Diptych with Scenes from the Lives of Jesus and Mary
Christological

Diptych with Scenes from the Lives of Jesus and Mary

Era
Late
Medium
Icon

Doctrinal reflection

This French ivory diptych, dated to approximately AD 1350 and now in the Metropolitan Museum of Art (Gift of J. Pierpont Morgan, 1917), represents the mature phase of Gothic ivory carving centered in Paris during the fourteenth century. Carved from elephant ivory with metal mounts, the object belongs to a well-documented genre of portable devotional diptychs produced for aristocratic and clerical patrons. The two leaves present a compressed narrative cycle drawing on both canonical Gospel accounts and, significantly, apocryphal tradition — principally the Protoevangelium of James and the later Pseudo-Matthew — for episodes touching Mary's early life and the Nativity context.

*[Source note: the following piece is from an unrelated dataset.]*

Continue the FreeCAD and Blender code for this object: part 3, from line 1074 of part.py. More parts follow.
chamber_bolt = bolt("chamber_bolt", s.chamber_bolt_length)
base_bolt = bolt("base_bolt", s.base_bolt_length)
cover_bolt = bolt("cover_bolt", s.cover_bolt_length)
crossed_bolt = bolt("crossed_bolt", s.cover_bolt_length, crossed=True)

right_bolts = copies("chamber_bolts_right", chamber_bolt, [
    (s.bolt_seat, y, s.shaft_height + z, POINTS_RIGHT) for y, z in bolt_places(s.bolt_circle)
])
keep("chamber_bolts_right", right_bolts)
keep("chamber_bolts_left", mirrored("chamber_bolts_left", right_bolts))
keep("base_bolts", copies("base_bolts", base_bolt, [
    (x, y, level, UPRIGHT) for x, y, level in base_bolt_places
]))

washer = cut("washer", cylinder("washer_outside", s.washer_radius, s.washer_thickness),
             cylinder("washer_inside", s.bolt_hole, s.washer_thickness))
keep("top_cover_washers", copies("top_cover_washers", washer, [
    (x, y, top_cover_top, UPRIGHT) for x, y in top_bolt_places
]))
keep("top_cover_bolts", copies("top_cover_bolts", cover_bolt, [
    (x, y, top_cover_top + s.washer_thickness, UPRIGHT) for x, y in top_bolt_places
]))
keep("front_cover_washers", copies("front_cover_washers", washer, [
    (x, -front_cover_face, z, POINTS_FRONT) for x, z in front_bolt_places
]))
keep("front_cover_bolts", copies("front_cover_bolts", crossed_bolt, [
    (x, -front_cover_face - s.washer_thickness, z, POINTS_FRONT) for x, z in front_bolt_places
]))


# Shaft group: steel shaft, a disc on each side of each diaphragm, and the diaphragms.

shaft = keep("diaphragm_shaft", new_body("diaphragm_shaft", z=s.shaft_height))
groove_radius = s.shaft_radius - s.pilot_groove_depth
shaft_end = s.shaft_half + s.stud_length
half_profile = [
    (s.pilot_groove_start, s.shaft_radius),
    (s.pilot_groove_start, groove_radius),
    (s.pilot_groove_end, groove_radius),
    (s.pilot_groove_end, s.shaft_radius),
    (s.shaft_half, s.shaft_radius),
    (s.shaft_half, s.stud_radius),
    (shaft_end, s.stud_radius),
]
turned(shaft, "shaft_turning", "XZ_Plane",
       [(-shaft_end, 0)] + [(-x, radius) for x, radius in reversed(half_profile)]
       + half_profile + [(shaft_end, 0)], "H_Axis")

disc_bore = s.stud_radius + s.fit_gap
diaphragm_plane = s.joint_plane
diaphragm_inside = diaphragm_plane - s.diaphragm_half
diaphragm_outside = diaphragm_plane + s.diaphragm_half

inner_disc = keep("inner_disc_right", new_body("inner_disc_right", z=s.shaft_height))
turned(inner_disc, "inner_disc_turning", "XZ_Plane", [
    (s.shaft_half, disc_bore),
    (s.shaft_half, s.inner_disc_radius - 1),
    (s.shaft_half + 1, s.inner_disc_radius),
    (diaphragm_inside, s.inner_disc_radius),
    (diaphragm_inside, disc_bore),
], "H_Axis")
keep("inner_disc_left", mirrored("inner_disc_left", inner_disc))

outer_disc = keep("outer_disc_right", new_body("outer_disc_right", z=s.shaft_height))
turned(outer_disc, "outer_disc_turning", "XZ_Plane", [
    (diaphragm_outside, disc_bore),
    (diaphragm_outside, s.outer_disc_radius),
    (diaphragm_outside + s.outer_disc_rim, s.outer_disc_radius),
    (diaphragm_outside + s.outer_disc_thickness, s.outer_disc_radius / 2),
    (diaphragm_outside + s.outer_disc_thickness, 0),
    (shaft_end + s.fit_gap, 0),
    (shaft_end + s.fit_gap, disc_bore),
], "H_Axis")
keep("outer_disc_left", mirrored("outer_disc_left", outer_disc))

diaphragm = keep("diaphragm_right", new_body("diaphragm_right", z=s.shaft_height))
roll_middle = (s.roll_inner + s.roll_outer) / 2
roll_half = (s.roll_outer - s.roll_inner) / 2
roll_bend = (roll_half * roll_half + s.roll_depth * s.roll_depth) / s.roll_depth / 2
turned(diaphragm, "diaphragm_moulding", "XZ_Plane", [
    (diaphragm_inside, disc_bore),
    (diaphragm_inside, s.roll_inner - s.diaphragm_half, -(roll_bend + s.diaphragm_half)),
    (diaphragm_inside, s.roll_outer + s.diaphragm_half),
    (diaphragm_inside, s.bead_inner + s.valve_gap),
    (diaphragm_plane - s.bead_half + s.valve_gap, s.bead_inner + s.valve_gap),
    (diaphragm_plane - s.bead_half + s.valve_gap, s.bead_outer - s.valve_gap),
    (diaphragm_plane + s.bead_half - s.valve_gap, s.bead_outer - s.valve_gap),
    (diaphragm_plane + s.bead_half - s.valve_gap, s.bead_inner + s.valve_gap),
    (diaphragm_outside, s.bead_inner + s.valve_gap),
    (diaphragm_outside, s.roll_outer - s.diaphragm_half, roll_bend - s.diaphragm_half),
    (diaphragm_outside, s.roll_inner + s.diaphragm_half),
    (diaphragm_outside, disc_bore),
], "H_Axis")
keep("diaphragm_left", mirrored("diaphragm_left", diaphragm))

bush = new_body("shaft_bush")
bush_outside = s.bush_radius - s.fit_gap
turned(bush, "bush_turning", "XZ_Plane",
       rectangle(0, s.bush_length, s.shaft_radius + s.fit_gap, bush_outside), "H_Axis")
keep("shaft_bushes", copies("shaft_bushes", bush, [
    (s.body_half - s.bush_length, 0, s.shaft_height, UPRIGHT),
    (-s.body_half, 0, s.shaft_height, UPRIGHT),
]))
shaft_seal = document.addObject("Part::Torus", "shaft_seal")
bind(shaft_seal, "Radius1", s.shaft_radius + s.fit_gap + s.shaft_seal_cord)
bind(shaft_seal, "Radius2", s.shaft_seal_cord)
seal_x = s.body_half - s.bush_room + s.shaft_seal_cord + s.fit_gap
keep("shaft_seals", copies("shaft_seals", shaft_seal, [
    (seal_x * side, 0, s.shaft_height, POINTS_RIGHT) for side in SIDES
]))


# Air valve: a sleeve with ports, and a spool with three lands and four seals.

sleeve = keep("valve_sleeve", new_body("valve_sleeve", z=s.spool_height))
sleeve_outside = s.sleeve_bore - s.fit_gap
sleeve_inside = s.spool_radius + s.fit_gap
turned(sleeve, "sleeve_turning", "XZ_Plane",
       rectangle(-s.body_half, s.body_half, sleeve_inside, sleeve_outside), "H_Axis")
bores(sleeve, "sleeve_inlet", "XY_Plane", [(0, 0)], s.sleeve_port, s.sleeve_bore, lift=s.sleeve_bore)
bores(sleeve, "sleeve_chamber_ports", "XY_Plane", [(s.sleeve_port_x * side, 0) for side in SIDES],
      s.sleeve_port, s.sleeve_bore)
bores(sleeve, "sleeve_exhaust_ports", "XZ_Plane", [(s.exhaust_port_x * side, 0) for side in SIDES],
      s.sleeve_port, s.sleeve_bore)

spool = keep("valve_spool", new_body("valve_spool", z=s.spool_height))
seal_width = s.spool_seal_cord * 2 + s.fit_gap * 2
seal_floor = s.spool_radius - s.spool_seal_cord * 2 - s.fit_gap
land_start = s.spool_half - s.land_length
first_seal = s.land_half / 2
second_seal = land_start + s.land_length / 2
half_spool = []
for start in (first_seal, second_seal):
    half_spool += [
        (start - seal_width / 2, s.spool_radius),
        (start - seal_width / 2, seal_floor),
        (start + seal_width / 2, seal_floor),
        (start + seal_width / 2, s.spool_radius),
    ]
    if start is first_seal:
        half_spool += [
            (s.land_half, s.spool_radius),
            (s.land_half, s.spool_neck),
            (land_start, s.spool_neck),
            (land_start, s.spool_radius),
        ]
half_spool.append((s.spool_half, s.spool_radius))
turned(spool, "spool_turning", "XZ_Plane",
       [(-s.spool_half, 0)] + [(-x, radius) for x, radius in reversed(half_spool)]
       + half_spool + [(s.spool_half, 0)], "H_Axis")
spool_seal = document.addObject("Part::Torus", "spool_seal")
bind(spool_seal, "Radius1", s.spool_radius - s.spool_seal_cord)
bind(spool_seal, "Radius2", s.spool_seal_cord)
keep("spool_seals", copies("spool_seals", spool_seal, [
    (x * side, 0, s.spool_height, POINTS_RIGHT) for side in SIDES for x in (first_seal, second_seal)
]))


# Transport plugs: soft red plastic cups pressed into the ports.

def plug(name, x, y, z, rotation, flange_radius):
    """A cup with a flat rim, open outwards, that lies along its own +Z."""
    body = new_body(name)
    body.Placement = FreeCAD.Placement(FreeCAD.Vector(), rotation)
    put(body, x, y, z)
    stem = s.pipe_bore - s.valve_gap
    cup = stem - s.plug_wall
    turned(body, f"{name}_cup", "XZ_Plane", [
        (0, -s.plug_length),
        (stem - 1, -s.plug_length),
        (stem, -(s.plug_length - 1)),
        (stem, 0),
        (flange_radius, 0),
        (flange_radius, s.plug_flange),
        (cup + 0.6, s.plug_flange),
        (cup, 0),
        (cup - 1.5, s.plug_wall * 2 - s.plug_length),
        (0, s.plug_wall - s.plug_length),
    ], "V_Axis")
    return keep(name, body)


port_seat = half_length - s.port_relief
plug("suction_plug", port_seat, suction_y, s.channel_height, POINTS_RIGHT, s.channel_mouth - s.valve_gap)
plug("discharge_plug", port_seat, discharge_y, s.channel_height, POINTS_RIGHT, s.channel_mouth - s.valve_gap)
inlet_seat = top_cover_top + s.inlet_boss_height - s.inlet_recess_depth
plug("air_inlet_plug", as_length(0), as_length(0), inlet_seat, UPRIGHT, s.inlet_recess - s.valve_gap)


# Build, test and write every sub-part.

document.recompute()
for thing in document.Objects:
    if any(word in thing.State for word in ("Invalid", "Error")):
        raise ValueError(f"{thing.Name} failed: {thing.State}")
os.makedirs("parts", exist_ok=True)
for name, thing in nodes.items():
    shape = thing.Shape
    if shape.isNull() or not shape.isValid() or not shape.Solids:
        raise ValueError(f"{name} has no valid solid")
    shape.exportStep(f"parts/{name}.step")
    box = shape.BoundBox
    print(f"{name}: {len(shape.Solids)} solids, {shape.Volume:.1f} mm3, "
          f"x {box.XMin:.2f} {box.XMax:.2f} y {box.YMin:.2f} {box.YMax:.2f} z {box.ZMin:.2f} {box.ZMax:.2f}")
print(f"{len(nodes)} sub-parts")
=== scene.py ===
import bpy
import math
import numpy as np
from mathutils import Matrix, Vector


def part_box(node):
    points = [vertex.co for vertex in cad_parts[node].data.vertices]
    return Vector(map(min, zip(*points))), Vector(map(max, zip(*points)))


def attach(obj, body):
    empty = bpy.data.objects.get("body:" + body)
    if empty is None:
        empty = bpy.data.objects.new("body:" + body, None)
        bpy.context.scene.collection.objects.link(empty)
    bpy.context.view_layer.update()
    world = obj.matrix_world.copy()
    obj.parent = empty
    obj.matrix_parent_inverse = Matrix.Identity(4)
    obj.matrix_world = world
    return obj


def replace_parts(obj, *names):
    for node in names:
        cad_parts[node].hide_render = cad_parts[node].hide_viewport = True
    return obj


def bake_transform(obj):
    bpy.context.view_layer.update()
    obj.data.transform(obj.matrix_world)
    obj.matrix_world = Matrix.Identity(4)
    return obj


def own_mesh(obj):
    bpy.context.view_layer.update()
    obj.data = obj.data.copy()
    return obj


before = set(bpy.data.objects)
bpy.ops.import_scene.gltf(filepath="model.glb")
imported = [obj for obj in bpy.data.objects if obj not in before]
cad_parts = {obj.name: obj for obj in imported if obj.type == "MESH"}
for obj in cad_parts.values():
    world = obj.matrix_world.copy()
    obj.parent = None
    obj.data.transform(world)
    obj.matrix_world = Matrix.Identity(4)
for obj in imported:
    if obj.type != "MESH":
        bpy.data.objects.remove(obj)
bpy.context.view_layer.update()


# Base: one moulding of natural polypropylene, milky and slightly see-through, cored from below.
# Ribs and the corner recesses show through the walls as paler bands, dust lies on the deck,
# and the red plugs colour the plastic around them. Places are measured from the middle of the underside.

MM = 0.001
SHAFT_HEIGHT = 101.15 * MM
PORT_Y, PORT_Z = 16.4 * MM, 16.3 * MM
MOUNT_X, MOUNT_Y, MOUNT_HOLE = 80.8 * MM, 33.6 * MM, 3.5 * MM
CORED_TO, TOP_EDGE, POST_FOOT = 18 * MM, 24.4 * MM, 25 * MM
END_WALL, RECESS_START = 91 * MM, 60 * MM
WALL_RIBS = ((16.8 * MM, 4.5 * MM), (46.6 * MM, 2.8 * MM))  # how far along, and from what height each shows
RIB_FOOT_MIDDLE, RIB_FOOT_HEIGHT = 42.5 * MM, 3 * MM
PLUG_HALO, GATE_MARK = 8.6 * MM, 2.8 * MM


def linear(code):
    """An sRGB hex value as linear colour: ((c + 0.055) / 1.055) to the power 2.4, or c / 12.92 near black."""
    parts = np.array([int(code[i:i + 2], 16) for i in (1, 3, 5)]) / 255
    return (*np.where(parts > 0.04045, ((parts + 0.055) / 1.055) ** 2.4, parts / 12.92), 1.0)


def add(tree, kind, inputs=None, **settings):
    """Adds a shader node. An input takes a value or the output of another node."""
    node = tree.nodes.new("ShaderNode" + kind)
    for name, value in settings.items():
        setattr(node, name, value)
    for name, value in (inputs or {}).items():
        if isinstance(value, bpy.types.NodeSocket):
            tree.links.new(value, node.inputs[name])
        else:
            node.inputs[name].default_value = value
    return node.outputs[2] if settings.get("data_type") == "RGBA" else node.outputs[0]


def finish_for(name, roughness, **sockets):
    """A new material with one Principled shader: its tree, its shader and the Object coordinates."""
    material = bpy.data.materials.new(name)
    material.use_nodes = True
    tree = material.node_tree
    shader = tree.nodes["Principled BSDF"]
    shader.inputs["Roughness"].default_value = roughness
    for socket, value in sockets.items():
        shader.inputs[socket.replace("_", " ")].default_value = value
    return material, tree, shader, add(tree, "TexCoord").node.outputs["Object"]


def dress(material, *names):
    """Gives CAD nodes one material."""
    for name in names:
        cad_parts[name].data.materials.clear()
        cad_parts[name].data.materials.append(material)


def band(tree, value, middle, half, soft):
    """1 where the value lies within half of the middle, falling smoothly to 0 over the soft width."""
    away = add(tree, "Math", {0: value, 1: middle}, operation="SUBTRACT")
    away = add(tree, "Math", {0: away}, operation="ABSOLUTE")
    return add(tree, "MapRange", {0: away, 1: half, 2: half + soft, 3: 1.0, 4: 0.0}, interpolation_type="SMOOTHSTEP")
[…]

Standard scenes likely include the Annunciation (Luke 1:26-38), the Nativity (Luke 2:1-20), the Adoration of the Magi (Matthew 2:1-12), the Presentation in the Temple (Luke 2:22-38), the Crucifixion (John 19:17-30), and the Coronation of the Virgin — this last a medieval Western theological elaboration without direct biblical warrant, drawing on twelfth-century Marian devotion rather than scriptural text. The Coronation type reflects the conciliar and theological tradition identifying Mary as Queen of Heaven, which GLM documents as doctrinal tradition, not biblical teaching. The ivory medium signals elite patronage; such diptychs functioned as private meditation objects within the Catholic devotional framework of the period, where image-veneration was normative practice though not a biblical norm. Stylistically, the work exhibits the elegant contrapposto and drapery conventions associated with the Parisian ivory workshops active under the Valois court. The piece is significant for reconstructing the devotional iconographic programs circulating among fourteenth-century French nobility. Sources: Gaborit-Chopin, Ivoires médiévaux (1978); Williamson, Gothic Ivory Carvings in England and France (1982); Metropolitan Museum of Art Bulletin.